Study Finds Computers Surpass Pathologists in Predicting Lung Cancer Type, Severity
Computers can be trained to be more accurate than pathologists in assessing slides of lung cancer tissues, according to a new study by researchers at the Stanford University School of Medicine. The researchers found that a machine-learning approach to identifying critical disease-related features accurately differentiated between two types of lung cancers and predicted patient survival times better than the standard approach of pathologists classifying tumors by grade and stage. Their findings were published by Yu et al in Nature Communications.
“Pathology as it is practiced now is very subjective,” said Michael Snyder, PhD, Professor and Chair of Genetics at Stanford. “Two highly skilled pathologists assessing the same slide will agree only about 60% of the time. This approach replaces this subjectivity with sophisticated, quantitative measurements that we feel are likely to improve patient outcomes.”
Although the current study focused on lung cancer, the researchers believe that a similar approach could be used for many other types of cancer.
“Ultimately, this technique will give us insight into the molecular mechanisms of cancer by connecting important pathologic features with outcome data,” said Dr. Snyder.
Lung Cancer Focus
Often, a cancer's grade and stage can be used to predict how the patient will fare. They also can help clinicians decide how—and how aggressively—to treat the disease. This classification system doesn’t always work well for lung cancer, however.
In particular, the lung cancer subtypes of adenocarcinoma and squamous cell carcinoma can be difficult to tell apart when examining tissue culture slides.
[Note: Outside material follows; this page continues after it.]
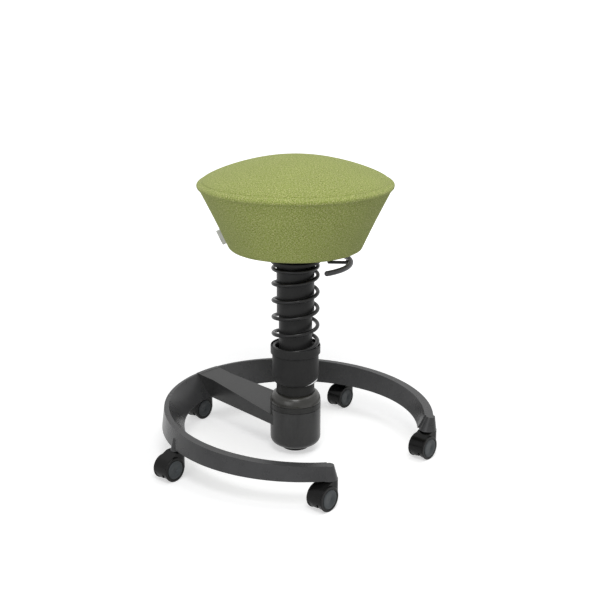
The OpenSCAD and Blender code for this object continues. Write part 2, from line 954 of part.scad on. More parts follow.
module piston_rod() {
    shoulder_z = support_z + support_floor + rest_gap;
    color([0.75, 0.75, 0.77]) {
        bar(gas_rod_r, support_z + rod_end_in, piston_z);
        bar(shoulder_r, shoulder_z, shoulder_z + shoulder_h);
        bar(gas_r - gas_wall - running, piston_z, piston_z + piston_h);
    }
}

module rod_clip() {
    z = support_z + clip_recess - clip_t - rest_gap;
    color([0.55, 0.55, 0.57])
        tube(clip_r, gas_rod_r + snug / 2, z, z + clip_t);
}

module gas_cylinder() {
    color([0.1, 0.1, 0.1])
        difference() {
            union() {
                bar(gas_r, gas_z, gas_neck_z);
                translate([0, 0, gas_neck_z])
                    cylinder(r1 = gas_r, r2 = gas_r - neck_taper, h = gas_neck_h);
            }
            bar(gas_r - gas_wall, gas_z + gas_gland, gas_top - valve_depth - valve_room - gas_gland);
            bar(gas_rod_r + running, gas_z - over, gas_z + gas_gland + over);
            bar(valve_r + running, gas_top - valve_depth - valve_room, gas_top + over);
        }
}

module valve_pin() {
    color([0.75, 0.75, 0.77])
        bar(valve_r, gas_top - valve_depth, valve_top);
}

// Seat

module lever_frame() {
    rotate([0, 0, lever_az])
        children();
}

module seat_hub() {
    web_top = hub_web_z + hub_web_t;
    boss_top = gas_top - hub_boss_drop;
    color([0.15, 0.15, 0.16])
        difference() {
            union() {
                ring_of([
                    [hub_r - hub_wall, hub_bottom], [hub_r, hub_bottom], [hub_r, board_z - hub_flange_t],
                    [hub_flange_r, board_z - hub_flange_t], [hub_flange_r, board_z], [hub_r, board_z],
                    [hub_r, web_top], [hub_boss_r, web_top], [hub_boss_r, boss_top], [0, boss_top],
                    [0, hub_web_z], [hub_r - hub_wall, hub_web_z]
                ], 0);
                lever_frame()
                    for (side = [-1, 1])
                        translate([
                            pivot_x - ear_w / 2,
                            side * (pivot_eye_w / 2 + rest_gap + ear_t / 2) - ear_t / 2,
                            hub_web_z
                        ])
                            cube([ear_w, ear_t, pivot_z + pivot_eye_r - hub_web_z]);
            }
            bar(gas_r + snug / 2, hub_web_z - over, gas_neck_z);
            translate([0, 0, gas_neck_z])
                cylinder(r1 = gas_r + snug / 2, r2 = gas_r + snug / 2 - neck_taper, h = gas_neck_h);
            lever_slot(board_z - hub_flange_t - over, board_z + over);
            lever_frame()
                translate([pivot_x, 0, pivot_z])
                    rotate([90, 0, 0])
                        translate([0, 0, -hub_r])
                            cylinder(r = pivot_r + snug / 2, h = 2 * hub_r);
            hub_screw_places()
                bar(hub_screw_r + snug, board_z - hub_flange_t - over, board_z + over);
        }
}

// Slot through which the lever's riser passes, with room for its swing
module lever_slot(z0, z1) {
    lever_frame()
        translate([riser_x - slot_in, -slot_w / 2, z0])
            cube([slot_in + slot_out, slot_w, z1 - z0]);
}

module hub_screw_places() {
    for (i = [0:hub_screws - 1])
        rotate([0, 0, lever_az + hub_screw_turn + 360 * i / hub_screws])
            translate([hub_screw_pcd / 2, 0, 0])
                children();
}

module hub_screws() {
    color([0.5, 0.5, 0.52])
        hub_screw_places() {
            bar(hub_screw_head_r, hub_screw_z, hub_screw_z + hub_screw_head_t);
            bar(hub_screw_r, hub_screw_z, hub_screw_z + hub_screw_l);
        }
}

module lever_arm() {
    inner = [0, 0, pivot_z];
    knee = [riser_x, 0, pivot_z];
    heel = [riser_x, 0, lever_z];
    hand = [lever_r - grip_r, 0, lever_z];
    color([0.12, 0.12, 0.12])
        lever_frame()
            difference() {
                union() {
                    rod_between(inner, knee, lever_rod_r);
                    rod_between(knee, heel, lever_rod_r);
                    rod_between(heel, hand, lever_rod_r);
                    for (p = [inner, knee, heel])
                        translate(p)
                            sphere(r = lever_rod_r);
                    translate([pivot_x, pivot_eye_w / 2, pivot_z])
                        rotate([90, 0, 0])
                            cylinder(r = pivot_eye_r, h = pivot_eye_w);
                }
                translate([pivot_x, hub_r, pivot_z])
                    rotate([90, 0, 0])
                        cylinder(r = pivot_r + running, h = 2 * hub_r);
            }
}

module lever_grip() {
    color([0.1, 0.1, 0.1])
        lever_frame()
            difference() {
                union() {
                    translate([0, 0, lever_z])
                        rotate([0, 0, -grip_half_angle])
                            rotate_extrude(angle = 2 * grip_half_angle)
                                translate([lever_r, 0])
                                    circle(r = grip_r, $fn = 48);
                    rod_between([lever_r - boss_sleeve_l, 0, lever_z], [lever_r, 0, lever_z], boss_sleeve_r);
                }
                rod_between(
                    [lever_r - boss_sleeve_l - over, 0, lever_z],
                    [lever_r - grip_r, 0, lever_z],
                    lever_rod_r + snug / 2
                );
            }
}

module lever_pin() {
    half = pivot_eye_w / 2 + rest_gap + ear_t;
    color([0.6, 0.6, 0.62])
        lever_frame()
            translate([pivot_x, half, pivot_z])
                rotate([90, 0, 0])
                    cylinder(r = pivot_r, h = 2 * half);
}

module seat_board() {
    color([0.72, 0.58, 0.4])
        difference() {
            tube(board_r, hub_r + board_gap, board_z, board_top);
            lever_slot(board_z - over, board_top + over);
            hub_screw_places()
                bar(hub_screw_r + snug, board_z - over, hub_screw_z + hub_screw_l + over);
        }
}

module seat_foam() {
    gap = cover_t + snug;
    crown = crown_line(gap);
    color([0.9, 0.87, 0.7])
        ring_of(concat(
            [[recess_r, board_top - seat_z], [board_r + snug, board_top - seat_z], [board_r + snug, gap]],
            side_line(gap, side_h - seam_gap),
            [for (i = [1:crown_steps]) crown[i]],
            [[0, recess_top - seat_z], [recess_r, recess_top - seat_z]]
        ), seat_z);
}

module cover_side() {
    top = side_h - seam_gap;
    inner = side_line(cover_t, top);
    count = len(inner);
    color([0.55, 0.62, 0.3])
        ring_of(concat(
            [[hem_r, cover_t], [hem_r, 0]],
            side_line(0, top),
            [for (i = [count - 1:-1:0]) inner[i]]
        ), seat_z);
}

module cover_crown() {
    inner = crown_line(cover_t);
    color([0.62, 0.69, 0.35])
        ring_of(concat(
            crown_line(0),
            [for (i = [crown_steps:-1:1]) inner[i]],
            [[rim_r - cover_t, side_h]]
        ), seat_z);
}

// Blank tag in the side seam, standing out from the drawn-in side
module seat_tag() {
    side_x = seat_base_r + tag_low / tan(side_angle);
    color([0.9, 0.9, 0.88])
        rotate([0, 0, tag_az])
            translate([side_x + snug, 0, seat_z + tag_low])
                rotate([0, 90 - side_angle, 0])
                    translate([0, -tag_t / 2, 0])
                        cube([tag_w, tag_t, tag_l]);
}

// Castors

module castor_frame(k) {
    castor_place(k)
        rotate([0, 0, castor_az])
            children();
}

module axle_bar(r, half) {
    translate([castor_trail, half, wheel_r])
        rotate([90, 0, 0])
            cylinder(r = r, h = 2 * half);
}

// Side outline of the hood above its wheels: x runs from the tower's front to the trailing side
function hood_side() =
    let (
        front = -tower_shift - hood_half,
        dx = castor_trail - tower_back,
        dz = hood_top - wheel_r,
        turn = atan2(dz, -dx) - acos(wheel_r / norm([dx, dz]))
    )
    [[front, skirt_z], [front, hood_top - tower_edge], [front + tower_edge, hood_top], [tower_back, hood_top],
     [castor_trail + wheel_r * cos(turn), wheel_r + wheel_r * sin(turn)], [castor_trail, wheel_r],
     [castor_trail, skirt_z]];

module castor_hood(k) {
    reach = castor_trail + 2 * wheel_r;
    color([0.07, 0.07, 0.07])
        castor_frame(k)
            difference() {
                intersection() {
                    union() {
                        axle_bar(wheel_r, hood_half);
                        translate([0, hood_half, 0])
                            rotate([90, 0, 0])
                                linear_extrude(height = 2 * hood_half)
                                    polygon(hood_side());
                    }
                    union() {
                        translate([-tower_shift, 0, 0])
                            cylinder(r = hood_half, h = castor_h);
                        translate([-tower_shift, -hood_half, 0])
                            cube([reach, 2 * hood_half, castor_h]);
                    }
                }
                for (side = [-1, 1]) {
                    translate([castor_trail, side * web_half, wheel_r])
                        rotate([-side * 90, 0, 0])
                            cylinder(r = tread_r + rest_gap, h = wheels_w);
                    translate([-reach, side > 0 ? web_half : -web_half - reach, skirt_z - wheel_d])
                        cube([3 * reach, reach, wheel_d]);
                }
                translate([-reach, -reach, web_cut - wheel_d])
                    cube([3 * reach, 2 * reach, wheel_d]);
                axle_bar(axle_r + snug / 2, wheels_w);
                bar(stem_r + snug / 2, wheel_r + stem_z, hood_top + over);
            }
}

module castor_stem(k) {
    color([0.6, 0.6, 0.62])
        castor_frame(k)
            bar(stem_r, wheel_r + stem_z, castor_h + stem_in);
}

module castor_axle(k) {
    color([0.6, 0.6, 0.62])
        castor_frame(k)
            axle_bar(axle_r, wheels_w / 2 - axle_end);
}

// A wheel with its face outwards at side 1 or -1, turned from its half section
module castor_wheel(k, side) {
    color([0.1, 0.1, 0.11])
        castor_frame(k)
            translate([castor_trail, side * wheel_gap / 2, wheel_r])
                rotate([-side * 90, 0, 0])
                    difference() {
                        rotate_extrude()
                            polygon(concat(
                                [[0, 0], [tread_r - tread_edge, 0], [tread_r, tread_edge],
                                 [tread_r, wheel_t - wheel_rim_w], [wheel_r - tread_edge, wheel_t - wheel_rim_w],
                                 [wheel_r, wheel_t - wheel_rim_w + tread_edge]],
                                arc([wheel_r - tread_round, wheel_t - face_drop - tread_round],
                                    tread_round, 0, 90, corner_steps),
                                [[cap_disc_r + cap_groove, wheel_t - face_drop],
                                 [cap_disc_r + cap_groove, wheel_t - face_drop - cap_groove_depth],
                                 [cap_disc_r, wheel_t - face_drop - cap_groove_depth],
                                 [cap_disc_r, wheel_t - face_drop / 2], [cap_disc_r - face_drop, wheel_t],
                                 [0, wheel_t]]
                            ));
                        bar(axle_r + running, -over, wheel_t - axle_end + rest_gap);
                    }
}

ring();
arm_housing();
arm_bolts();
sway_knob();
pressure_pad();
ball_post();
sway_ball();
sway_rubber();
clamp_band();
boot();
column_foot();
lower_tube();
upper_bush();
adjuster_cup();
spring_seat();
coil_spring();
upper_tube();
lower_bush();
spring_plate();
tube_cap();
support_tube();
piston_rod();
rod_clip();
gas_cylinder();
valve_pin();
seat_hub();
hub_screws();
lever_arm();
lever_grip();
lever_pin();
seat_board();
seat_foam();
cover_side();
cover_crown();
seat_tag();
for (k = [1:castors]) {
    castor_hood(k);
    castor_stem(k);
    castor_axle(k);
    castor_wheel(k, -1);
    castor_wheel(k, 1);
}
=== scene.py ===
"""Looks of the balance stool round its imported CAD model. Metres, Z up, the floor at z = 0."""

import math

import bpy
import numpy as np
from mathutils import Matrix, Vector


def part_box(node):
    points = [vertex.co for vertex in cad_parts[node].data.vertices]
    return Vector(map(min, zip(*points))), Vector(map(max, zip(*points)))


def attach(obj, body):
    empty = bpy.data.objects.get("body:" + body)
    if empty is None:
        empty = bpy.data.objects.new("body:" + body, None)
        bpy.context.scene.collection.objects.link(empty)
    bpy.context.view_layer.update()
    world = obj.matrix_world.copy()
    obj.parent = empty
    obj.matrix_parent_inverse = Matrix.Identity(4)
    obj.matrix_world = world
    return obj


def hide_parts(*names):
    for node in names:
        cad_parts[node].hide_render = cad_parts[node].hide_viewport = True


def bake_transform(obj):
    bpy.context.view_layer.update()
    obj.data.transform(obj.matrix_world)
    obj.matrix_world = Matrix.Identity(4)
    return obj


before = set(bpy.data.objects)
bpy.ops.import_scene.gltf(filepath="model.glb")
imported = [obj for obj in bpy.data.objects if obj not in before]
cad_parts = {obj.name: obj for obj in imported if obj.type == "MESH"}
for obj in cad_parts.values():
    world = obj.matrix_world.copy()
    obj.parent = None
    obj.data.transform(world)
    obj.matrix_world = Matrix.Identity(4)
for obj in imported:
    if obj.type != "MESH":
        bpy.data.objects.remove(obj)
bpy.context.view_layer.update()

TAU = 2 * math.pi


# Mesh making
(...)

Furthermore, the stage and grade of a patient’s cancer doesn’t always correlate with their prognosis, which can vary widely. Fifty percent of stage I adenocarcinoma patients, for example, die within 5 years of their diagnosis, whereas about 15% survive for more than 10 years.
The researchers used 2,186 images from The Cancer Genome Atlas obtained from patients with either adenocarcinoma or squamous cell carcinoma. The database also contained information about the grade and stage assigned to each cancer and how long each patient lived after diagnosis.
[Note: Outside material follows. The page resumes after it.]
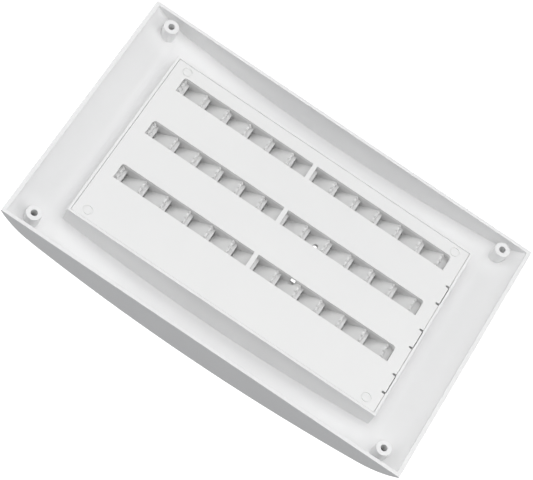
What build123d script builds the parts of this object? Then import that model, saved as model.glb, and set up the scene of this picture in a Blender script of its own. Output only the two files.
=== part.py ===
from build123d import *
import math
import os

# Ceiling-side cover of a caravan roof vent, in millimetres.
# The origin is the middle of the mounting face: +Z points up at the roof, X runs along the cover.
# The arched face hangs below Z = 0; rim, screw bosses and duct collar all end at Z = 0.

# ---- driving dimensions -------------------------------------------------------------------
LENGTH = 300.0            # rim, along X
WIDTH = 195.0             # rim, along Y
CROWN_DEPTH = 25.8        # mounting face to the outside of the arch, at the middle
WALL = 2.6                # shell thickness
RIM_BAND = 3.0            # land of the rim on the two short sides
SHOULDER_R = 48.0         # rounding between the arch and the short sides
LIP_HEIGHT = 2.0          # upright edge of the short sides, above the shoulder
EDGE_R = 1.0              # rounding of the long outer edges
RIM_R = 0.4               # rounding of the rim's own edges
FIT = 0.1                 # clearance round a piece that sits in a recess
MERGE = 0.2               # how far joined shapes run into each other

BOSS_X, BOSS_Y = 132.2, 86.1     # screw pattern, from the middle
BOSS_R = 5.3
SCREW_HOLE_R = 2.3
SCREW_SEAT = 6.3          # mounting face to the seat of the screw head
CAP_R = 4.6               # plug over the screw head, in the arched face
CAP_FACE = 1.8            # thickness of the plug's face
CAP_SKIRT = 4.0           # how far its skirt stands above that face
CAP_WALL = 1.0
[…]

The researchers then used the images to train a computer software program to identify many more cancer-specific characteristics than can be detected by the human eye—nearly 10,000 individual traits vs the several hundred usually assessed by pathologists. These characteristics included not just cell size and shape, but also the shape and texture of the cells’ nuclei and the spatial relations among neighboring tumor cells.
“We began the study without any preconceived ideas, and we let the software determine which characteristics are important,” said Dr. Snyder, who is also the Stanford W. Ascherman, MD, FACS, Professor in Genetics. “In hindsight, everything makes sense. And the computers can assess even tiny differences across thousands of samples many times more accurately and rapidly than a human.”
Connecting Imaging and ‘Omics’
The researchers homed in on a subset of cellular characteristics identified by the software that could best be used to differentiate tumor cells from the surrounding noncancerous tissue, identify the cancer subtype, and predict how long each patient would survive after diagnosis. They then validated the ability of the software to accurately distinguish short-term survivors from those who lived significantly longer on another dataset of 294 lung cancer patients from the Stanford Tissue Microarray Database.
Identifying previously unknown physical characteristics that can predict cancer severity and survival times is also likely to lead to greater understanding of the molecular processes of cancer initiation and progression. In particular, Dr. Snyder anticipates that the machine-learning system described in this study will be able to complement the emerging fields of cancer genomics, transcriptomics, and proteomics.
“We launched this study because we wanted to begin marrying imaging to our ‘omics’ studies to better understand cancer processes at a molecular level,” Dr. Snyder said. “This brings cancer pathology into the 21st century.”
The content in this post has not been reviewed by the American Society of Clinical Oncology, Inc. (ASCO®) and does not necessarily reflect the ideas and opinions of ASCO®.